### PROVIDED ENTRIES
· · ·

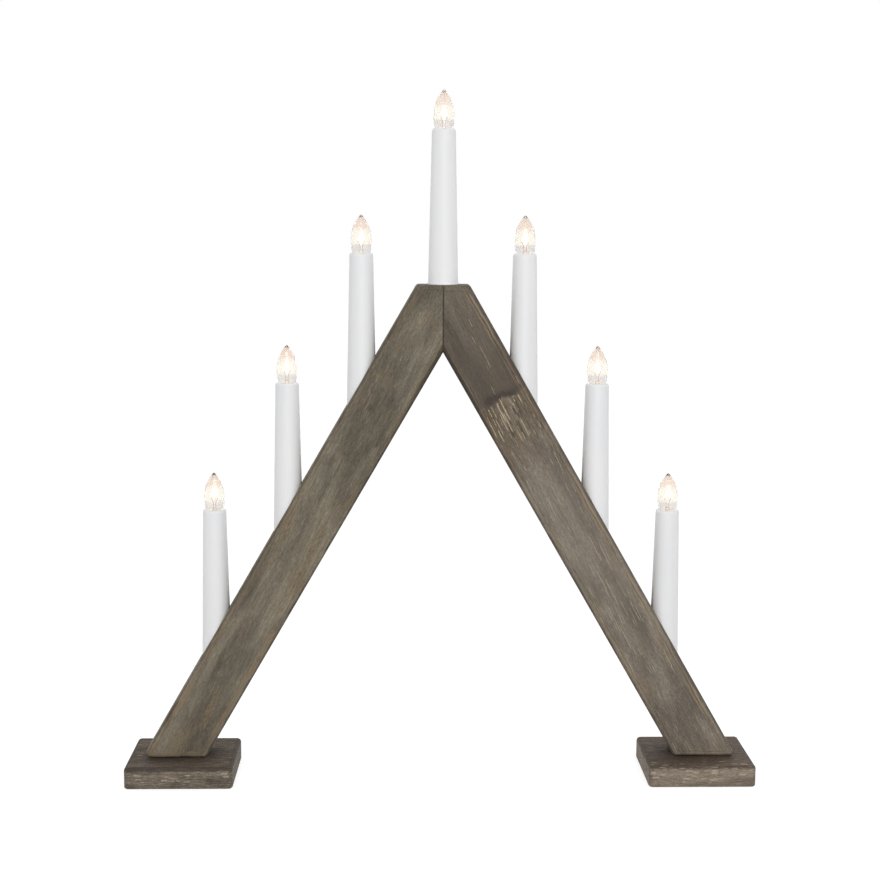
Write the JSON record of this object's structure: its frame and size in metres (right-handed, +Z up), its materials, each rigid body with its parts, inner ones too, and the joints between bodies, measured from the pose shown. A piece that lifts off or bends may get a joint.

· · ·

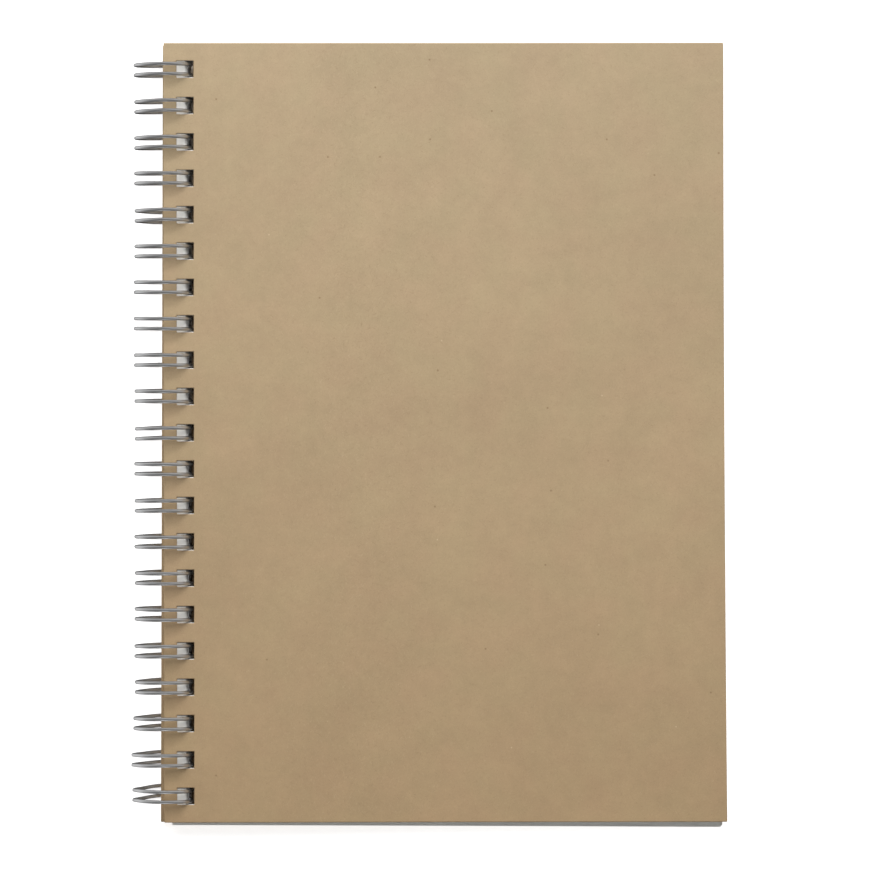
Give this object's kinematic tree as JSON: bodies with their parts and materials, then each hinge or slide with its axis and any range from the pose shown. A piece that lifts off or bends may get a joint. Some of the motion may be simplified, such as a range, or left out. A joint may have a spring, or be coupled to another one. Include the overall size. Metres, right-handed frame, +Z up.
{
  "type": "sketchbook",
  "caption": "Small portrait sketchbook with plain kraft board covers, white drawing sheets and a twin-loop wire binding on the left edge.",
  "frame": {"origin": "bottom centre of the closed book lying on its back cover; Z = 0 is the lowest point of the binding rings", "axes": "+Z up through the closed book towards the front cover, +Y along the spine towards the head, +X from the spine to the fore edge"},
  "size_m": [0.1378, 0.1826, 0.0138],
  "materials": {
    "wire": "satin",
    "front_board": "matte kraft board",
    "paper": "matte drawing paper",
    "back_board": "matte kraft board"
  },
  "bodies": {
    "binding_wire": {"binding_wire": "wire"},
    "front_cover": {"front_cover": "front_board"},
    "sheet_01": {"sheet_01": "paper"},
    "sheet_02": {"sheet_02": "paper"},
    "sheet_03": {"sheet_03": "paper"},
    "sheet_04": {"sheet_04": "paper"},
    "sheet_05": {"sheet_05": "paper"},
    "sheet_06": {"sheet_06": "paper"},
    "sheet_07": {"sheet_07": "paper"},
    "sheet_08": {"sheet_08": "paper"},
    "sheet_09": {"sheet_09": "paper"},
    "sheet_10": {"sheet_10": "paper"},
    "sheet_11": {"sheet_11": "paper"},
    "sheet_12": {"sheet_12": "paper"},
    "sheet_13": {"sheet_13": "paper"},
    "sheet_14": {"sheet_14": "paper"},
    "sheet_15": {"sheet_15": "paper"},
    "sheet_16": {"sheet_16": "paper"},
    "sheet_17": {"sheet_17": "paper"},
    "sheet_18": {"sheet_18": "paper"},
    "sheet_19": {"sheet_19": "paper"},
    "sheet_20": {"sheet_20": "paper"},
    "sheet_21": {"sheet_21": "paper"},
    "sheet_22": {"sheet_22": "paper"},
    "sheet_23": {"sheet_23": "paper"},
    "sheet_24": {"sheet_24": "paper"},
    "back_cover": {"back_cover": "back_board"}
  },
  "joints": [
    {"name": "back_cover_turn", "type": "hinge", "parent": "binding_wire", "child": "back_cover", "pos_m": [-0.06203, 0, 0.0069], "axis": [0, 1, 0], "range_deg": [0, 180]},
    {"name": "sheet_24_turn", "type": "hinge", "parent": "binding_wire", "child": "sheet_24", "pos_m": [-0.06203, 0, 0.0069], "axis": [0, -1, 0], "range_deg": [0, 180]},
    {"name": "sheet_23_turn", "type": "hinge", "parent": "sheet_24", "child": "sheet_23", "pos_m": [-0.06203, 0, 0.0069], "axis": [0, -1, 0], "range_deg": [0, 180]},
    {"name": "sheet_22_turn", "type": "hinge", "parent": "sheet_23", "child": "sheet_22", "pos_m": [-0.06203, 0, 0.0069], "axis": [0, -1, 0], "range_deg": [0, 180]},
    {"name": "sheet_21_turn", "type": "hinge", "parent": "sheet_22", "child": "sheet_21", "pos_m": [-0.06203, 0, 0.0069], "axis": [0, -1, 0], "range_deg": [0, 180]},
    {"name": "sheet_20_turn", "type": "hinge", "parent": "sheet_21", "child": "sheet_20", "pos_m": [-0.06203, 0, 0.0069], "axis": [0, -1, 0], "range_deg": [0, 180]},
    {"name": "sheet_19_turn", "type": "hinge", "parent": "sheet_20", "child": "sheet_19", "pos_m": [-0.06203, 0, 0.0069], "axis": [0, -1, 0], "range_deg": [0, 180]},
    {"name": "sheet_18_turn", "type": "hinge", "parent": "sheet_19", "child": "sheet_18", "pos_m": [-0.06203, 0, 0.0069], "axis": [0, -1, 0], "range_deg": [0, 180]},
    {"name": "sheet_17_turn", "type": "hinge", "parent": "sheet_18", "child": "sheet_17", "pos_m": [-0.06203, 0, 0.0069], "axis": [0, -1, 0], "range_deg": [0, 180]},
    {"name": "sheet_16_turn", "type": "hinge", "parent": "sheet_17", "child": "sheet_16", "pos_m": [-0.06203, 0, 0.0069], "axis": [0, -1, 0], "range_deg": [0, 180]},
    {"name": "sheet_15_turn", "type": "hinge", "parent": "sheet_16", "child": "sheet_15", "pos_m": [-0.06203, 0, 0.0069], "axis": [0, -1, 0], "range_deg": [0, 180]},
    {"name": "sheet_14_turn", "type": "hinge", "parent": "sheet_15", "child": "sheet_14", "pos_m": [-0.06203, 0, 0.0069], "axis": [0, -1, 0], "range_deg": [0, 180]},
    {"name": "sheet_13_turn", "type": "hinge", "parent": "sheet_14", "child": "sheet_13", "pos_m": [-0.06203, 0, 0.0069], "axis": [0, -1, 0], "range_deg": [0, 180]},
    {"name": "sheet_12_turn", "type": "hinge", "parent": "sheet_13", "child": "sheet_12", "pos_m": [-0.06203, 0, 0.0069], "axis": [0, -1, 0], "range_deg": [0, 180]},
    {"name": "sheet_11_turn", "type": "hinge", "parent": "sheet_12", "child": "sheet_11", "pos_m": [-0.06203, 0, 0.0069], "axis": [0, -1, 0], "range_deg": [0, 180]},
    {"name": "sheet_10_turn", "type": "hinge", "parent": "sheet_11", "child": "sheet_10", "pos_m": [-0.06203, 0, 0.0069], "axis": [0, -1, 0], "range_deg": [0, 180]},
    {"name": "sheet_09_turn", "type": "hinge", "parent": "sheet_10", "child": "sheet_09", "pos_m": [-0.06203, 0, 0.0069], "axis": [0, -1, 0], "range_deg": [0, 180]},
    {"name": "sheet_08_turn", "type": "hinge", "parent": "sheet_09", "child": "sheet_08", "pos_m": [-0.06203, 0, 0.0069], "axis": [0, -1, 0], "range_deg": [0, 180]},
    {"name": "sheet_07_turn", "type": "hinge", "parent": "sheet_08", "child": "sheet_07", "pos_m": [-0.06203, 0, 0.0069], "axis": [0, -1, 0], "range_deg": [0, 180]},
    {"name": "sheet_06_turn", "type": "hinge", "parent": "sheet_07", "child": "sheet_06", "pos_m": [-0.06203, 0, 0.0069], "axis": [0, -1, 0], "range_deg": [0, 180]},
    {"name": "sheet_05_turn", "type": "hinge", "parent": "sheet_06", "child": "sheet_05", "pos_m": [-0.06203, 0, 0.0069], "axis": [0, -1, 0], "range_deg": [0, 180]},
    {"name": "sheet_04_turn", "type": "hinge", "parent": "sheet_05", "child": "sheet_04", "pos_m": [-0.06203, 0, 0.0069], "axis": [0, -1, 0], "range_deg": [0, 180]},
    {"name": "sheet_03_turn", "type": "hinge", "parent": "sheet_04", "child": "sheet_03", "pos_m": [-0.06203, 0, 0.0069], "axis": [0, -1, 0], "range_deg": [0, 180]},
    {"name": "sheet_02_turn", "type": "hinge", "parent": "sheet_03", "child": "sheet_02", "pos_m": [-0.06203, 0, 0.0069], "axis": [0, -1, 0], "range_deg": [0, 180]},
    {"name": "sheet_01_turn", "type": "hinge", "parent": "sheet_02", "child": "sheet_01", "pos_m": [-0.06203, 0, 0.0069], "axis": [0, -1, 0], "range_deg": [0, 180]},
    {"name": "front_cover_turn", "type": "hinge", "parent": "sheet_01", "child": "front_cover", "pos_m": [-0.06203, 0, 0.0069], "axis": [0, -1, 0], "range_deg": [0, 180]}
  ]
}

· · ·

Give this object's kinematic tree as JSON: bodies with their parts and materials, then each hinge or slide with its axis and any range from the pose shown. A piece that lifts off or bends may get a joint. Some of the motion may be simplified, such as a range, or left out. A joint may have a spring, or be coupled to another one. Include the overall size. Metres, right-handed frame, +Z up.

· · ·

### EXERCISE INSTRUCTIONS
Scan the data above and copy every line with "joints" in it.

### ANSWER
Write the JSON record of this object's structure: its frame and size in metres (right-handed, +Z up), its materials, each rigid body with its parts, inner ones too, and the joints between bodies, measured from the pose shown. A piece that lifts off or bends may get a joint.
  "joints": [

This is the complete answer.